Beyond this, however, is a more encompassing issue. Over the last 23 years, we have watched a substantial group of investment advisers embrace the spirit of the 1940 Act and the consumer protection is at its core. Those are the people who are asking you, today, to allow them to compete on equal terms with rivals who pose as them but who are not them, who continue to embrace conflicts, whose nefarious consumer unfriendly activities reemerge with some degree of regularity on the business pages of the nations newspapers, whose agenda is to blur the distinction between fiduciary and broker.

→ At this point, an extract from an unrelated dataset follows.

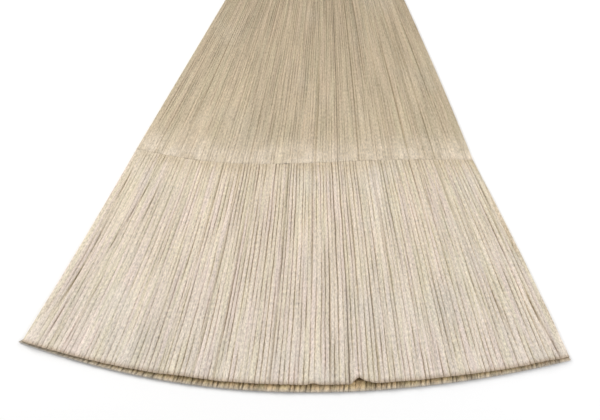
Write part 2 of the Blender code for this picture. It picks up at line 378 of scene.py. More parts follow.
class Wire:
    """A socket of a node tree. Sums and products that are written with it add the Math nodes for them."""

    def __init__(self, tree, socket=None):
        self.tree = tree
        self.socket = socket

    def node(self, kind, settings=(), inputs=(), output=0):
        """Adds a node, its settings first, then the values or links of its sockets, and gives one output."""
        made = self.tree.nodes.new(kind)
        for key, value in dict(settings).items():
            setattr(made, key, value)
        for key, value in dict(inputs).items():
            if isinstance(value, Wire):
                self.tree.links.new(value.socket, made.inputs[key])
            else:
                made.inputs[key].default_value = value
        return Wire(self.tree, made.outputs[output])

    def out(self, name):
        return Wire(self.tree, self.socket.node.outputs[name])

    def math(self, operation, *others):
        """A Math node that works on this wire and on the values after it."""
        return self.node("ShaderNodeMath", {"operation": operation}, dict(enumerate((self,) + others)))

    def __add__(self, other):
        return self.math("ADD", other)

    __radd__ = __add__

    def __sub__(self, other):
        return self.math("SUBTRACT", other)

    def __rsub__(self, other):
        return -self + other

    def __mul__(self, other):
        return self.math("MULTIPLY", other)

    __rmul__ = __mul__

    def __truediv__(self, other):
        return self.math("DIVIDE", other)

    def __pow__(self, other):
        return self.math("POWER", other)

    def __neg__(self):
        return self * -1.0

    def at_most(self, limit):
        return self.math("MINIMUM", limit)

    def at_least(self, limit):
        return self.math("MAXIMUM", limit)

    def between(self, low, high):
        """0 below the low value, 1 above the high one, and a soft rise from one to the other."""
        settings = {"interpolation_type": "SMOOTHSTEP"}
        return self.node("ShaderNodeMapRange", settings, {"Value": self, "From Min": low, "From Max": high})

    def hump(self, half_width):
        """1 where the value is 0, and falling softly on both sides of it."""
        away = self / half_width
        return (-(away * away)).math("EXPONENT")

    def vector(self, x, y, z=0.0):
        return self.node("ShaderNodeCombineXYZ", (), {"X": x, "Y": y, "Z": z})

    def parts(self):
        return self.node("ShaderNodeSeparateXYZ", (), {0: self})

    def geometry(self):
        """The geometry of the object that this wire brings."""
        return self.node("GeometryNodeObjectInfo", (), {"Object": self}, "Geometry")

    def noise(self, vector, scale=1.0, detail=1.0):
        """Soft noise that mostly lies between 0.3 and 0.7."""
        return self.node("ShaderNodeTexNoise", (), {"Vector": vector, "Scale": scale, "Detail": detail})

    def fact(self, geometry, name, index, domain):
        """The value that a carrier's geometry holds under a name, at one of its points or lines."""
        value = self.node("GeometryNodeInputNamedAttribute", {"data_type": "FLOAT"}, {"Name": name})
        inputs = {"Geometry": geometry, "Value": value, "Index": index}
        return self.node("GeometryNodeSampleIndex", {"data_type": "FLOAT", "domain": domain}, inputs)


def new_tree(name, inputs):
    """A node tree with named inputs, listed by their kind, and the wires that come from them."""
    tree = bpy.data.node_groups.new(name, "GeometryNodeTree")
    tree.interface.new_socket("Geometry", in_out="OUTPUT", socket_type="NodeSocketGeometry")
    for kind, keys in inputs.items():
        for key in keys:
            tree.interface.new_socket(key, in_out="INPUT", socket_type="NodeSocket" + kind)
    group = Wire(tree).node("NodeGroupInput")
    return group, {key: group.out(key) for keys in inputs.values() for key in keys}


def end_tree(wire, material):
    """Ends a tree: its instances are made real, and its material is set."""
    real = wire.node("GeometryNodeRealizeInstances", (), {"Geometry": wire})
    smooth = wire.node("GeometryNodeSetShadeSmooth", (), {"Geometry": real})
    done = wire.node("GeometryNodeSetMaterial", (), {"Geometry": smooth, "Material": material})
    end = wire.tree.nodes.new("NodeGroupOutput")
    wire.tree.links.new(done.socket, end.inputs[0])
    return wire.tree


def plain_mesh(thing):
    """Turns what an object's modifiers make into its own plain mesh."""
    bpy.context.view_layer.update()
    seen = thing.evaluated_get(bpy.context.evaluated_depsgraph_get())
    mesh = bpy.data.meshes.new_from_object(seen)
    thing.modifiers.clear()
    thing.data = mesh
    mesh.name = thing.name
    return thing


def made_by(tree, name, values):
    """A new object whose mesh the tree makes from the values of its inputs."""
    thing = add_object(name, bpy.data.meshes.new(name))
    modifier = thing.modifiers.new(name, "NODES")
    modifier.node_group = tree
    for item in tree.interface.items_tree:
        if item.in_out == "INPUT":
            modifier[item.identifier] = values[item.name]
    return plain_mesh(thing)


PANEL_LINES = ("Top", "Bottom", "Far")

# The turned-up hem: how far in the cloth rises and has the edge's colour, and how far each rib's end stands
# out, as a share of the hem's rise
HEM_RISE_WIDTH = 0.016
HEM_EDGE_WIDTH = 0.0042
RIB_END = 1.5
RIB_END_WIDTH = 0.006

# Seams: the gaps at the floor and between panels, the groove along a seam, the ribs pressed flat beside it,
# and the puff and the puckers a little further off
FLOOR_GAP = 0.0003
SEAM_GAP = 0.0003
SEAM_ROLL = 0.0012
ROLL_WIDTH = 0.0026
ROLL_SHARE = 0.6
PRESSED_SHARE = 0.45
PRESSED_WIDTH = 0.0050
PUFF_PLACE = 0.022
PUFF_WIDTH = 0.014
PUFF_CHANGE = 0.35
PUCKER_PLACE = 0.012
PUCKER_WIDTH = 0.012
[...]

The situation in the marketplace is, I think, very clear. You have a group of advisers who have embraced their consumer protection role in increasing numbers and with increasing enthusiasm, who are asking you now to apply the fiduciary standard to anyone who represents him/herself as an investment adviser or provider of advice. And you have a group of larger firms who have attempted to blur the distinction between these emerging consumer advocates and their own continued attachment to conflicts of interest, who are asking you to allow them to evade fiduciary responsibilities so their renamed consultants and advisers can pose as equally-trustworthy providers of advice.

The investment advisers who have registered with the SEC ask nothing more than for you to apply the rules equally to all parties. If you deny them this consideration, then you are sending them--and the public--the clear message that consumer protection is somehow less important than the business interests of large financial services organizations.

The right decision, I would suggest, is to rescind the Merrill Lynch Rule in its entirety. As a financial consumer, on behalf of all of my kind, I ask you to make the right decision.